Стихи и само издание, кажется, пронизаны этим Светом, так что хочется для краткости назвать сборник «Белая книга». Есть у этого понятия историческая этимология, связанная, например, с британской политикой, когда Белые книги представляли основную государственную политику и в то же время предлагали сочувствующим высказывать свое мнение о ней. Т.е. это аналитический формат. Книга Юрия Перминова тоже имеет вектор аналитики, присущий поэту, дающему слово-мнение и всем своим литературным героям. Что же и как анализирует поэт, говоря,
Посёлок мой ночными дышит снами,
не слышно никакого воронья.
С бессмертными родными небесами
сливается окраина моя.
Полночный свет расходится кругами –
Господь рассыпал звездную крупу…
Земли не ощущая под ногами,
не выйти на небесную тропу…
Поэт показывает путь, начинающийся не в мечтах, вытекающий не из законов физика, а с родимой земли, видимой им и как пахотное поле, и как родное кладбище, и как окраина поселка. Из божественной православной аналитики Юрия Перминова понимаешь, что, не так уж и далека эта тропа, и совсем не страшна. И может начинаться из неказистого сибирского поселка, где живут не академически образованные, не обученные светским манерам, не богатые, даже не всегда трезвые любимые земляки поэта. Через этот поселок проходит граница двух сред – земной и небесной; материальной и духовной. Много жизненного, правдивого в стихах Юрия Перминова, любящего все «своё», понимающего, «что имеем, то и Божья милость». А имеет он и его со-родичи по малой родине немало, хотя, кажется (и это только кажется), это имение несравнимо с богатством богатеев, показываемым по телевизору.

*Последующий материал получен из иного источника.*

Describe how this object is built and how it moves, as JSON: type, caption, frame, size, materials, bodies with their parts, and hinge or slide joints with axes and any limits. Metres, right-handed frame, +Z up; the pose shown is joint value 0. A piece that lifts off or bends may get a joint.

Это богатство – суровая природа, закаляющая сибирские характеры, трудная в физическом понимании жизнь, формирующая людей сильных, длинные зимние ночи, научающие с особой страстью и преданностью любить дневное солнце и всех, живущих под ним.
Двор – в остатках солнечного пуха,
свечерело небо… Задержись,
день погожий! – Скорбная старуха
из окна досматривает жизнь.
«Досматривает» - поэт использует глагол несовершенного вида, чтобы выразить протяженный невидимый процесс перехода зримой, земной жизни в жизнь другую, восходящую к небесам. Огромное небо поэтического мира – его огромное богатство, оно обнимает и быт, и души героев стихов Юрия Перминова. На небе или на земле разливается ветреное дыхание родного ненастья, причитания мятущейся, трудно прорывающейся ввысь природы, и даже голос космоса? Все, что происходит в поэтическом мире реальной действительности, происходит под пристальным взором небес, в которые внимательно вглядывается и поэт, и герои его стихов. Это то место, где угол падения луча света равен углу отражения. Где, принимая свет Божией благодати, простые герои, вплоть до кладбищенского бомжа и поселкового блаженного, возвращают небу отраженный их душами свет, исполненный любви.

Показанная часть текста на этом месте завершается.